Lourdement pénalisée par l’épidémie de coronavirus, la société Serdym, installée dans la Somme, s’est lancée dans une aventure inédite pour sauver des emplois. Spécialisée dans le retri de verre, elle propose désormais aussi des créations à base de palette de bois.
Un parfum étrange embaume l’atmosphère. Si la petite entreprise Serdym nichée à Embreville dans la Somme est spécialisée dans le retri verrier des flacons de cosmétiques et de parfumeries, rien ne prépare les narines à être titillées ainsi par cette odeur boisée. Pourtant, depuis plusieurs mois, un atelier de menuiserie est venu s’installer dans les locaux. Une réponse des patrons et de leurs employés à la covid-19 qui a profondément malmené leur activité.
Comme toutes les PME de France, la crise nous a touché de plein fouet. On a commencé à vraiment souffrir en juin quand nous avons fini d’exploiter nos stocks et a enchaîner les période de chômage partiel. Au final 2020, c’est une perte de près de 40% du chiffre d’affaires.
Afin de préserver les emplois, l’esprit et le moral des 35 employés de l’entreprise, les méninges ont fourmillé dès juin. Les tentatives de prises de contact avec d’autres entreprises dans le secteur verrier se heurtent à un secteur essoufflé par les mesures sanitaires. "Avec le confinement et les fermetures de commerces non essentiels on ne pouvait plus compter sur les parfumeries, les duty free (produits de luxe détaxés dans les aéroports). Mais on ne voulait pas se laisser abattre, alors on s’est dit pourquoi pas essayer de faire quelque chose d’artisanal", expose Florence, co-gérante de Serdym.
Sauver des emplois et garder l'esprit occupé
Les discussions sont lancées. Les groupes qui alternent une semaine sur deux font remonter leurs idées. "Nous avons deux garçons au niveau du tri de verre c’est d’ailleurs assez rare et l’un d’eux est un ancien artisan.

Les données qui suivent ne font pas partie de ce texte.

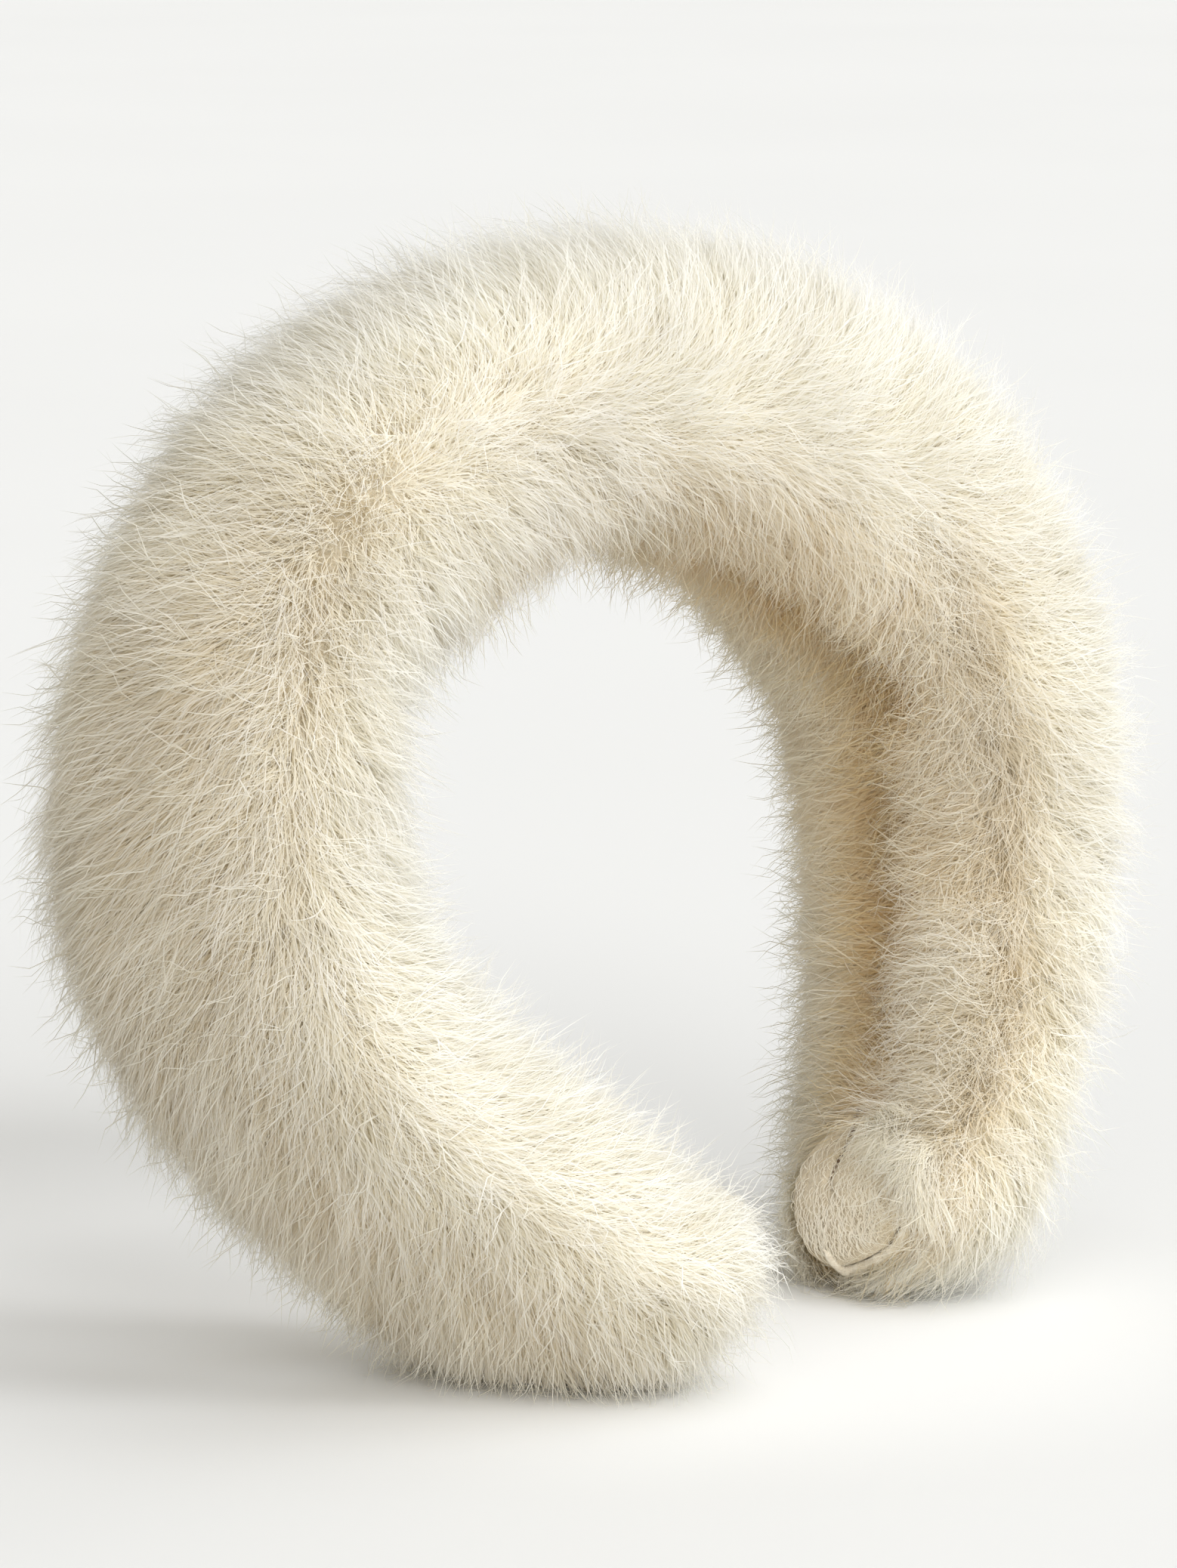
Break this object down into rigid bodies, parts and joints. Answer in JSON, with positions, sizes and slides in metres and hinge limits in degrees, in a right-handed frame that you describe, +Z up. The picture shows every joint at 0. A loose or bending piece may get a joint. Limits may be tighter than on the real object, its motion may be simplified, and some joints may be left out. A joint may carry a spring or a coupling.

Même si l’on n'a pas à la base de savoir-faire en menuiserie on s’est dit que le bois et les palettes étaient une bonne solution et je pense qu’on ne se débrouille pas trop mal", lâche Florence dans un rire.
La recherche sur les premiers prototypes comme les salons de jardin, les arbres à chat a rapidement été lancée. Aujourd’hui, on est six à travailler dessus. Les garçons désossent les palettes et les montent, Christine s’occupe du ponçage et des finitions, Virginie gère la com’ du site Facebook, Sophie met au propre les fiches techniques et je cherche des idées et calcule les tarifs des créations.
Si l’initiative ne connaît pas un démarrage fulgurant, le pôle création bois "permet d’avoir l’esprit occupé" et de "garder espoir", confie-t-elle. Surtout, il permet d’ajouter une deuxième corde à l’arc de l’entreprise qui ne peut que s’avérer précieuse. "Le tri de verre n’est pas complètement à l’arrêt. Il y a même un certain élan sur le carnet de commande du moins pour le mois de mars. Nous avons de la visibilité sur le mois prochain, mais avant nous en avions sur trois mois. On ne sait jamais s’il y a un nouveau confinement, rien n’est fixé."
"Ils nous ont tout piqué"
Malgré l’incertitude, le sourire reste flanqué sur le visage de la co-gérante. Il faut dire qu’outre la crise sanitaire, la PME samarienne a redoublé de malchance et de difficultés à dépasser. "À peine le matériel de menuiserie acheté qu’on a été cambriolé une première fois en août. Ils ont piqué le matos, le pc à l’entrée, le camion. Quand tu es déjà en galère financière, tu n’as pas besoin de ça ! Alors on rachète tout et rebelote le 17 novembre. Les filles m’appellent à 5H45 pour me dire - ils nous ont tout piqué - Ils ont fouillé, cette fois, pièce par pièce volant jusqu’aux cafetières et réserves de café", se remémore-t-elle.
On garde la positive attitude malgré tout, même si on a eu l’impression d’un très mauvais rêve qui ne termine jamais. On use de notre esprit créatif. Il ne faut pas se laisser abattre et puis on a conscience qu’on ne s’en sort pas si mal, il y en a de la misère.
Et pour alimenter cette positive attitude, les idées ne manquent pas. La PME compte développer un site internet et un showroom est prévu le 13 mars dans ses locaux pour présenter les créations. "Il n’y a pas eu un départ fulgurant, mais d’une certaine manière on se dit qu’on a traversé le plus dur, l’hiver. L’esprit printanier arrive, des gens commencent à passer et nous demandent des brasero pour cet été. On croise les doigts, mais on pense qu’il y a tout ce qu’il faut pour que ça marche."